===== DATASET CONTENT =====

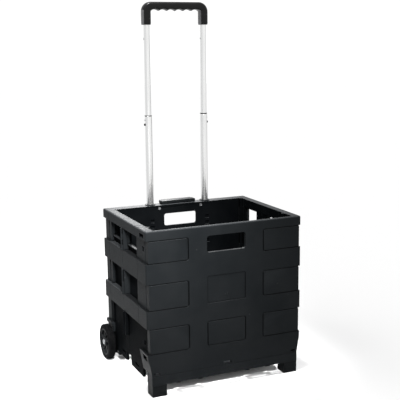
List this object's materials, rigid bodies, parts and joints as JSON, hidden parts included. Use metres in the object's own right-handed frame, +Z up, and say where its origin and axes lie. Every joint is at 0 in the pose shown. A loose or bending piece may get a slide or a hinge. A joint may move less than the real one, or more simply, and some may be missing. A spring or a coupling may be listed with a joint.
{
  "type": "folding crate trolley",
  "caption": "Folding plastic crate on two rear wheels and front feet, with bi-fold sides, a flip-up floor and a telescopic twin-tube handle.",
  "frame": {"origin": "on the ground, under the middle of the bounding box", "axes": "+Z up, +X to the right seen from the front, +Y from the front panel to the handle"},
  "size_m": [0.456, 0.348, 0.948],
  "materials": {
    "crate_black": "fine moulded texture",
    "deep_black": "satin",
    "gloss_black": "gloss",
    "tyre_black": "matt",
    "tube_aluminium": "polished",
    "zinc_steel": "zinc plated"
  },
  "bodies": {
    "back": {"back_panel": "crate_black", "rear_carry_grip": "deep_black", "axle": "zinc_steel", "wheel_bracket_left": "deep_black", "wheel_bracket_right": "deep_black", "axle_cap_left": "zinc_steel", "axle_cap_right": "zinc_steel", "rear_hinge_pin_left": "zinc_steel", "rear_hinge_pin_right": "zinc_steel", "tube_screw_left": "zinc_steel", "tube_screw_right": "zinc_steel", "tube_strap_left": "zinc_steel", "tube_strap_right": "zinc_steel", "outer_tube_left": "tube_aluminium", "outer_tube_right": "tube_aluminium", "rim_bush_left": "deep_black", "rim_bush_right": "deep_black"},
    "left_rear_half": {"side_rear_left": "crate_black", "mid_hinge_pin_top_left": "zinc_steel", "mid_hinge_pin_centre_left": "zinc_steel", "mid_hinge_pin_bottom_left": "zinc_steel"},
    "left_front_half": {"side_front_left": "crate_black"},
    "right_rear_half": {"side_rear_right": "crate_black", "mid_hinge_pin_top_right": "zinc_steel", "mid_hinge_pin_centre_right": "zinc_steel", "mid_hinge_pin_bottom_right": "zinc_steel"},
    "right_front_half": {"side_front_right": "crate_black"},
    "front": {"front_panel": "crate_black", "front_foot_left": "deep_black", "front_foot_right": "deep_black", "front_hinge_pin_left": "zinc_steel", "front_hinge_pin_right": "zinc_steel", "floor_hinge_pin_left": "zinc_steel", "floor_hinge_pin_right": "zinc_steel"},
    "floor": {"floor_panel": "crate_black"},
    "middle_stage": {"middle_tube_left": "tube_aluminium", "middle_tube_right": "tube_aluminium", "stage_collar_left": "deep_black", "stage_collar_right": "deep_black", "stage_rivet_left": "zinc_steel", "stage_rivet_right": "zinc_steel"},
    "upper_stage": {"upper_tube_left": "tube_aluminium", "upper_tube_right": "tube_aluminium", "handle_grip": "gloss_black"},
    "left_button": {"snap_button_left": "gloss_black"},
    "right_button": {"snap_button_right": "gloss_black"},
    "left_wheel": {"wheel_tyre_left": "tyre_black", "wheel_hub_left": "deep_black"},
    "right_wheel": {"wheel_tyre_right": "tyre_black", "wheel_hub_right": "deep_black"}
  },
  "joints": [
    {"name": "side_fold", "type": "hinge", "parent": "back", "child": "left_rear_half", "pos_m": [-0.186, 0.115, 0.21], "axis": [0, 0, 1], "range_deg": [0, 90]},
    {"name": "left_mid_fold", "type": "hinge", "parent": "left_rear_half", "child": "left_front_half", "pos_m": [-0.21, -0.0045, 0.21], "axis": [0, 0, 1], "range_deg": [-180, 0]},
    {"name": "front_panel_fold", "type": "hinge", "parent": "left_front_half", "child": "front", "pos_m": [-0.186, -0.124, 0.21], "axis": [0, 0, 1], "range_deg": [0, 90]},
    {"name": "right_rear_fold", "type": "hinge", "parent": "back", "child": "right_rear_half", "pos_m": [0.186, 0.115, 0.21], "axis": [0, 0, 1], "range_deg": [-90, 0]},
    {"name": "right_mid_fold", "type": "hinge", "parent": "right_rear_half", "child": "right_front_half", "pos_m": [0.21, -0.0045, 0.21], "axis": [0, 0, 1], "range_deg": [0, 180]},
    {"name": "floor_lift", "type": "hinge", "parent": "front", "child": "floor", "pos_m": [0, -0.152, 0.024], "axis": [1, 0, 0], "range_deg": [0, 90]},
    {"name": "handle_lower_slide", "type": "slide", "parent": "back", "child": "middle_stage", "axis": [0, 0, -1], "range_m": [0, 0.21]},
    {"name": "handle_upper_slide", "type": "slide", "parent": "middle_stage", "child": "upper_stage", "axis": [0, 0, -1], "range_m": [0, 0.235]},
    {"name": "left_button_press", "type": "slide", "parent": "middle_stage", "child": "left_button", "axis": [1, 0, 0], "range_m": [0, 0.0011], "stiffness_N_per_m": 1500, "springref_m": -0.001},
    {"name": "right_button_press", "type": "slide", "parent": "middle_stage", "child": "right_button", "axis": [-1, 0, 0], "range_m": [0, 0.0011], "stiffness_N_per_m": 1500, "springref_m": -0.001},
    {"name": "left_wheel_spin", "type": "hinge", "parent": "back", "child": "left_wheel", "pos_m": [-0.2155, 0.1265, 0.0475], "axis": [1, 0, 0], "continuous": true},
    {"name": "right_wheel_spin", "type": "hinge", "parent": "back", "child": "right_wheel", "pos_m": [0.2155, 0.1265, 0.0475], "axis": [1, 0, 0], "continuous": true}
  ],
  "couplings": [
    {"joint": "left_mid_fold", "follows": "side_fold", "ratio": -2},
    {"joint": "front_panel_fold", "follows": "side_fold", "ratio": 1},
    {"joint": "right_rear_fold", "follows": "side_fold", "ratio": -1},
    {"joint": "right_mid_fold", "follows": "side_fold", "ratio": 2}
  ]
}
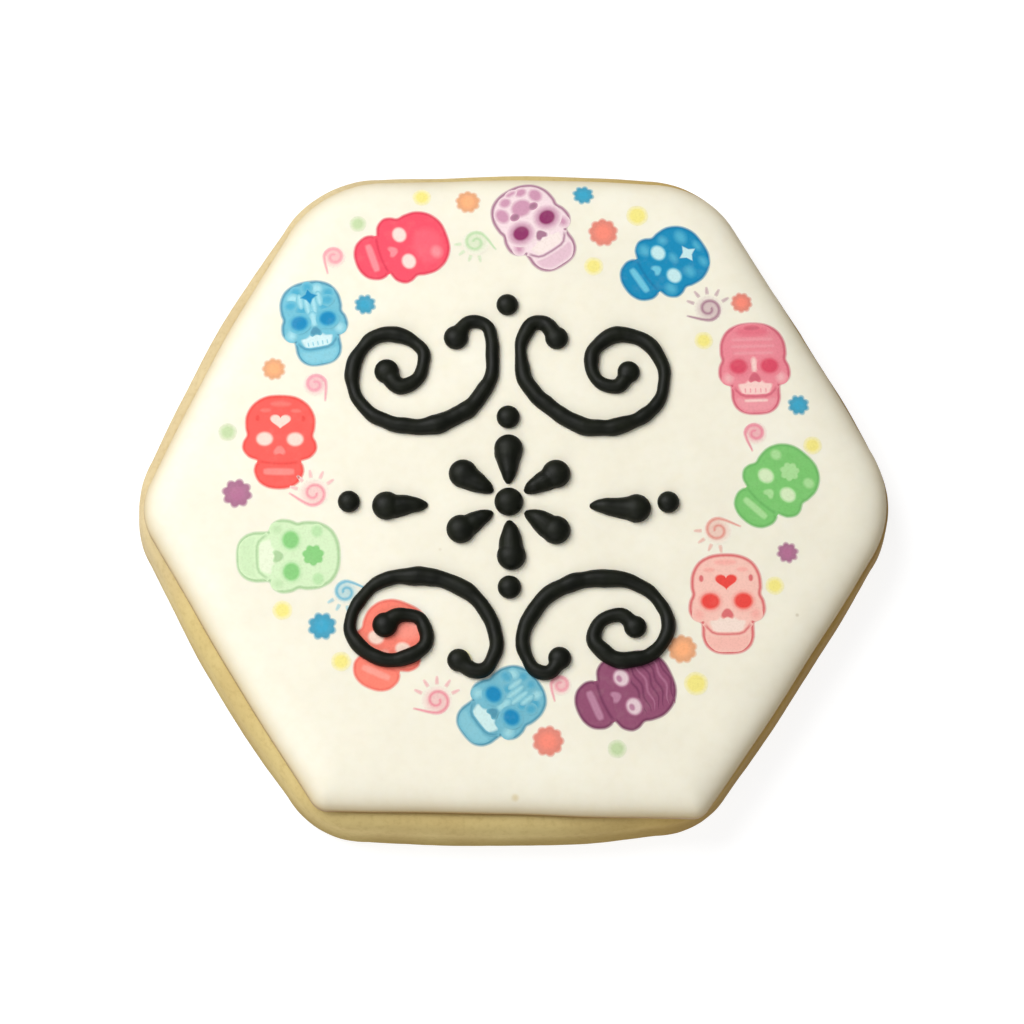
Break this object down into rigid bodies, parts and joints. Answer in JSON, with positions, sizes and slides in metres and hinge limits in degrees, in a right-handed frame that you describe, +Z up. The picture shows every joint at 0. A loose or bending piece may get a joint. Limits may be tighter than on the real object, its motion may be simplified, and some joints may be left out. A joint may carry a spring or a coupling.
{
  "type": "iced hexagonal biscuit",
  "caption": "Hexagonal rolled biscuit with a smooth white icing top, a ring of printed festive skulls and flowers, and raised black piped scrollwork.",
  "frame": {"origin": "middle of the bounding box on the biscuit's flat underside", "axes": "+Z up through the iced side, +X towards the right-hand corner of the hexagon, +Y towards its top side"},
  "size_m": [0.0889, 0.0818, 0.0118],
  "materials": {
    "biscuit": "matt baked crumb",
    "white_icing": "dried sugar icing, satin",
    "black_icing": "dried sugar icing, matt",
    "edible_ink": "food colour printed on the icing"
  },
  "bodies": {
    "root": {"biscuit": "biscuit", "icing": "white_icing"}
  },
  "joints": []
}
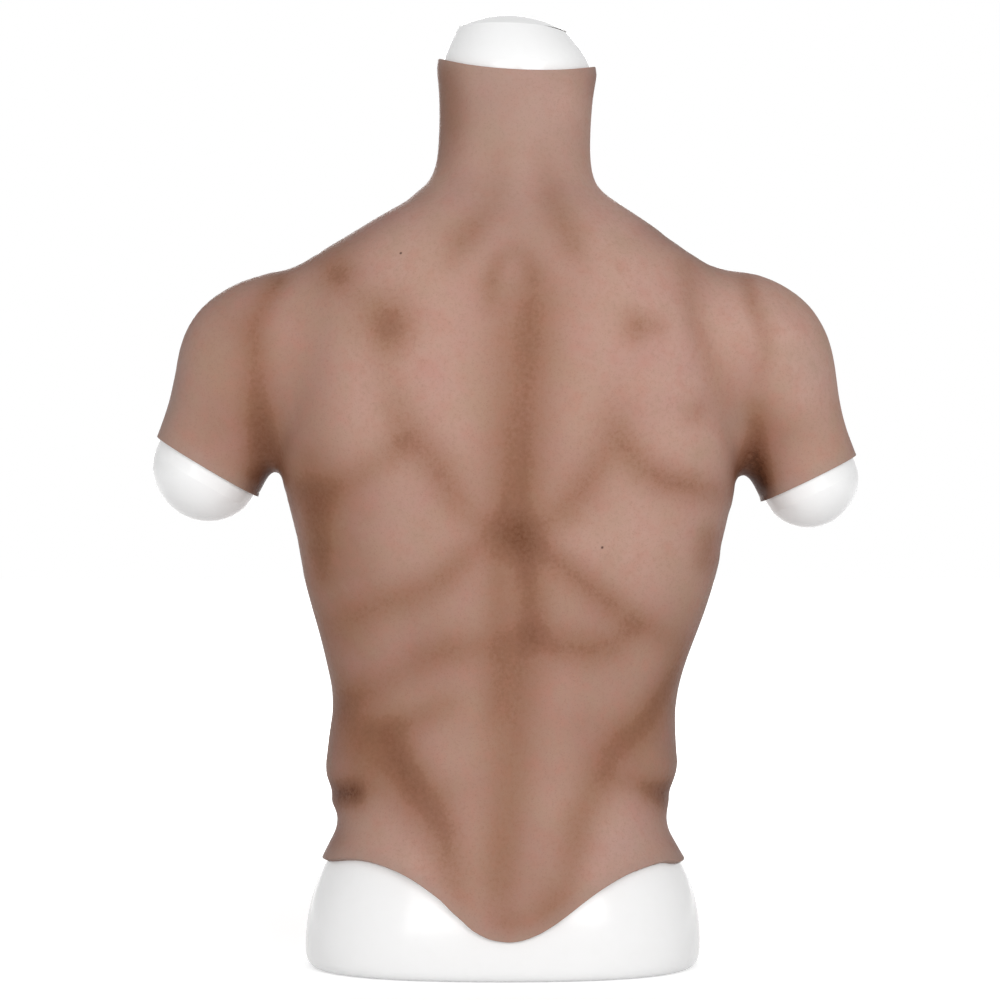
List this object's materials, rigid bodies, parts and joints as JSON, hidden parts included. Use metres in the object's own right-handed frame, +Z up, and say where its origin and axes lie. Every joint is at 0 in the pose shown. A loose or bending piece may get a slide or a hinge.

=====

WHAT TO DO:
Restate every entry word for word.

COMPLETE OUTPUT:
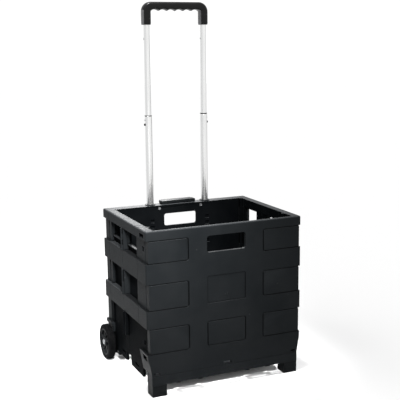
List this object's materials, rigid bodies, parts and joints as JSON, hidden parts included. Use metres in the object's own right-handed frame, +Z up, and say where its origin and axes lie. Every joint is at 0 in the pose shown. A loose or bending piece may get a slide or a hinge. A joint may move less than the real one, or more simply, and some may be missing. A spring or a coupling may be listed with a joint.
{
  "type": "folding crate trolley",
  "caption": "Folding plastic crate on two rear wheels and front feet, with bi-fold sides, a flip-up floor and a telescopic twin-tube handle.",
  "frame": {"origin": "on the ground, under the middle of the bounding box", "axes": "+Z up, +X to the right seen from the front, +Y from the front panel to the handle"},
  "size_m": [0.456, 0.348, 0.948],
  "materials": {
    "crate_black": "fine moulded texture",
    "deep_black": "satin",
    "gloss_black": "gloss",
    "tyre_black": "matt",
    "tube_aluminium": "polished",
    "zinc_steel": "zinc plated"
  },
  "bodies": {
    "back": {"back_panel": "crate_black", "rear_carry_grip": "deep_black", "axle": "zinc_steel", "wheel_bracket_left": "deep_black", "wheel_bracket_right": "deep_black", "axle_cap_left": "zinc_steel", "axle_cap_right": "zinc_steel", "rear_hinge_pin_left": "zinc_steel", "rear_hinge_pin_right": "zinc_steel", "tube_screw_left": "zinc_steel", "tube_screw_right": "zinc_steel", "tube_strap_left": "zinc_steel", "tube_strap_right": "zinc_steel", "outer_tube_left": "tube_aluminium", "outer_tube_right": "tube_aluminium", "rim_bush_left": "deep_black", "rim_bush_right": "deep_black"},
    "left_rear_half": {"side_rear_left": "crate_black", "mid_hinge_pin_top_left": "zinc_steel", "mid_hinge_pin_centre_left": "zinc_steel", "mid_hinge_pin_bottom_left": "zinc_steel"},
    "left_front_half": {"side_front_left": "crate_black"},
    "right_rear_half": {"side_rear_right": "crate_black", "mid_hinge_pin_top_right": "zinc_steel", "mid_hinge_pin_centre_right": "zinc_steel", "mid_hinge_pin_bottom_right": "zinc_steel"},
    "right_front_half": {"side_front_right": "crate_black"},
    "front": {"front_panel": "crate_black", "front_foot_left": "deep_black", "front_foot_right": "deep_black", "front_hinge_pin_left": "zinc_steel", "front_hinge_pin_right": "zinc_steel", "floor_hinge_pin_left": "zinc_steel", "floor_hinge_pin_right": "zinc_steel"},
    "floor": {"floor_panel": "crate_black"},
    "middle_stage": {"middle_tube_left": "tube_aluminium", "middle_tube_right": "tube_aluminium", "stage_collar_left": "deep_black", "stage_collar_right": "deep_black", "stage_rivet_left": "zinc_steel", "stage_rivet_right": "zinc_steel"},
    "upper_stage": {"upper_tube_left": "tube_aluminium", "upper_tube_right": "tube_aluminium", "handle_grip": "gloss_black"},
    "left_button": {"snap_button_left": "gloss_black"},
    "right_button": {"snap_button_right": "gloss_black"},
    "left_wheel": {"wheel_tyre_left": "tyre_black", "wheel_hub_left": "deep_black"},
    "right_wheel": {"wheel_tyre_right": "tyre_black", "wheel_hub_right": "deep_black"}
  },
  "joints": [
    {"name": "side_fold", "type": "hinge", "parent": "back", "child": "left_rear_half", "pos_m": [-0.186, 0.115, 0.21], "axis": [0, 0, 1], "range_deg": [0, 90]},
    {"name": "left_mid_fold", "type": "hinge", "parent": "left_rear_half", "child": "left_front_half", "pos_m": [-0.21, -0.0045, 0.21], "axis": [0, 0, 1], "range_deg": [-180, 0]},
    {"name": "front_panel_fold", "type": "hinge", "parent": "left_front_half", "child": "front", "pos_m": [-0.186, -0.124, 0.21], "axis": [0, 0, 1], "range_deg": [0, 90]},
    {"name": "right_rear_fold", "type": "hinge", "parent": "back", "child": "right_rear_half", "pos_m": [0.186, 0.115, 0.21], "axis": [0, 0, 1], "range_deg": [-90, 0]},
    {"name": "right_mid_fold", "type": "hinge", "parent": "right_rear_half", "child": "right_front_half", "pos_m": [0.21, -0.0045, 0.21], "axis": [0, 0, 1], "range_deg": [0, 180]},
    {"name": "floor_lift", "type": "hinge", "parent": "front", "child": "floor", "pos_m": [0, -0.152, 0.024], "axis": [1, 0, 0], "range_deg": [0, 90]},
    {"name": "handle_lower_slide", "type": "slide", "parent": "back", "child": "middle_stage", "axis": [0, 0, -1], "range_m": [0, 0.21]},
    {"name": "handle_upper_slide", "type": "slide", "parent": "middle_stage", "child": "upper_stage", "axis": [0, 0, -1], "range_m": [0, 0.235]},
    {"name": "left_button_press", "type": "slide", "parent": "middle_stage", "child": "left_button", "axis": [1, 0, 0], "range_m": [0, 0.0011], "stiffness_N_per_m": 1500, "springref_m": -0.001},
    {"name": "right_button_press", "type": "slide", "parent": "middle_stage", "child": "right_button", "axis": [-1, 0, 0], "range_m": [0, 0.0011], "stiffness_N_per_m": 1500, "springref_m": -0.001},
    {"name": "left_wheel_spin", "type": "hinge", "parent": "back", "child": "left_wheel", "pos_m": [-0.2155, 0.1265, 0.0475], "axis": [1, 0, 0], "continuous": true},
    {"name": "right_wheel_spin", "type": "hinge", "parent": "back", "child": "right_wheel", "pos_m": [0.2155, 0.1265, 0.0475], "axis": [1, 0, 0], "continuous": true}
  ],
  "couplings": [
    {"joint": "left_mid_fold", "follows": "side_fold", "ratio": -2},
    {"joint": "front_panel_fold", "follows": "side_fold", "ratio": 1},
    {"joint": "right_rear_fold", "follows": "side_fold", "ratio": -1},
    {"joint": "right_mid_fold", "follows": "side_fold", "ratio": 2}
  ]
}
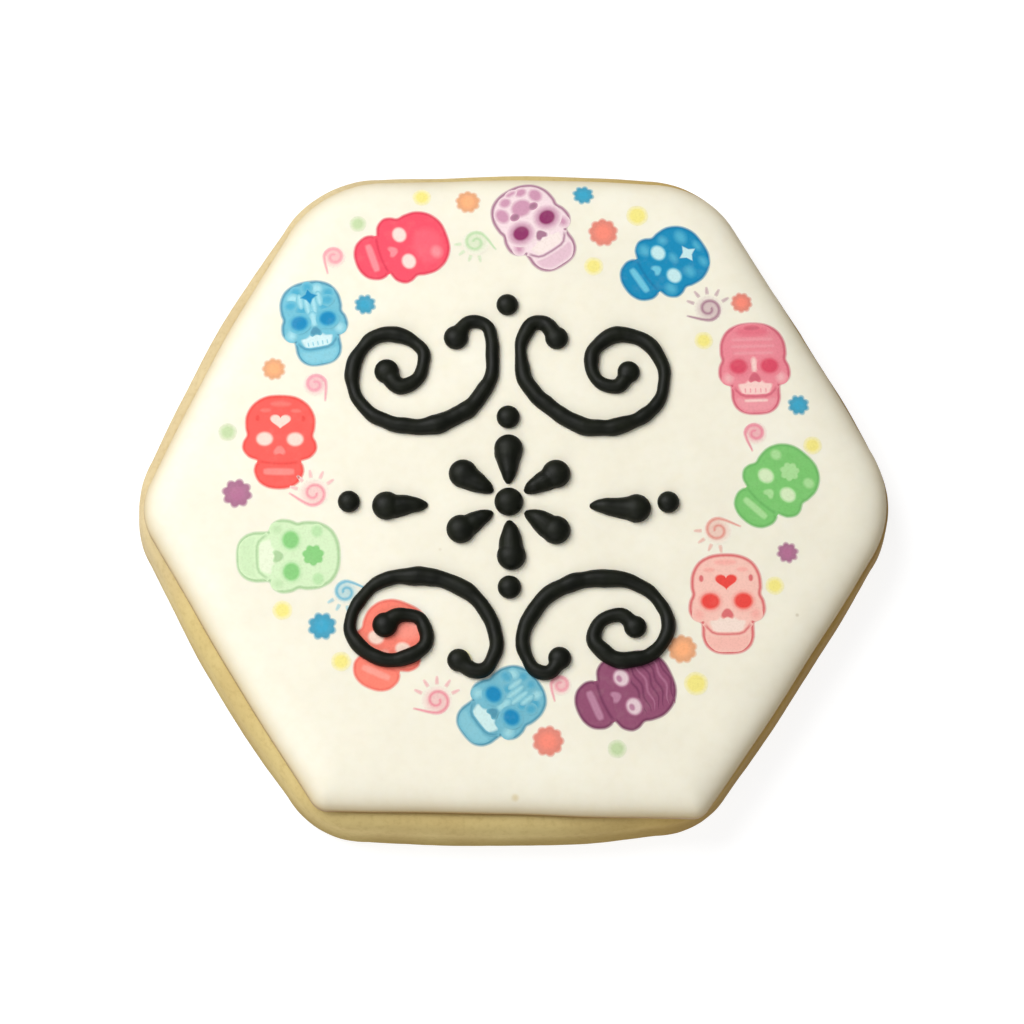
Break this object down into rigid bodies, parts and joints. Answer in JSON, with positions, sizes and slides in metres and hinge limits in degrees, in a right-handed frame that you describe, +Z up. The picture shows every joint at 0. A loose or bending piece may get a joint. Limits may be tighter than on the real object, its motion may be simplified, and some joints may be left out. A joint may carry a spring or a coupling.
{
  "type": "iced hexagonal biscuit",
  "caption": "Hexagonal rolled biscuit with a smooth white icing top, a ring of printed festive skulls and flowers, and raised black piped scrollwork.",
  "frame": {"origin": "middle of the bounding box on the biscuit's flat underside", "axes": "+Z up through the iced side, +X towards the right-hand corner of the hexagon, +Y towards its top side"},
  "size_m": [0.0889, 0.0818, 0.0118],
  "materials": {
    "biscuit": "matt baked crumb",
    "white_icing": "dried sugar icing, satin",
    "black_icing": "dried sugar icing, matt",
    "edible_ink": "food colour printed on the icing"
  },
  "bodies": {
    "root": {"biscuit": "biscuit", "icing": "white_icing"}
  },
  "joints": []
}
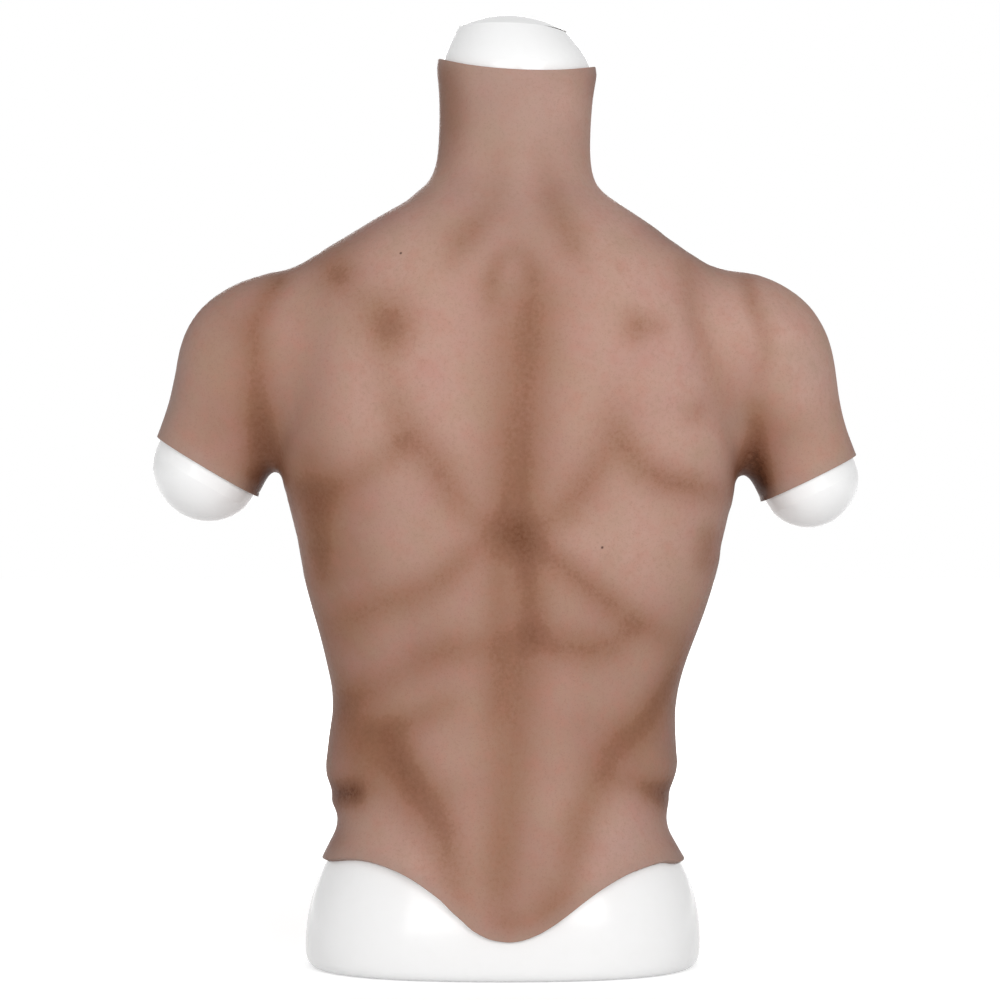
List this object's materials, rigid bodies, parts and joints as JSON, hidden parts included. Use metres in the object's own right-handed frame, +Z up, and say where its origin and axes lie. Every joint is at 0 in the pose shown. A loose or bending piece may get a slide or a hinge.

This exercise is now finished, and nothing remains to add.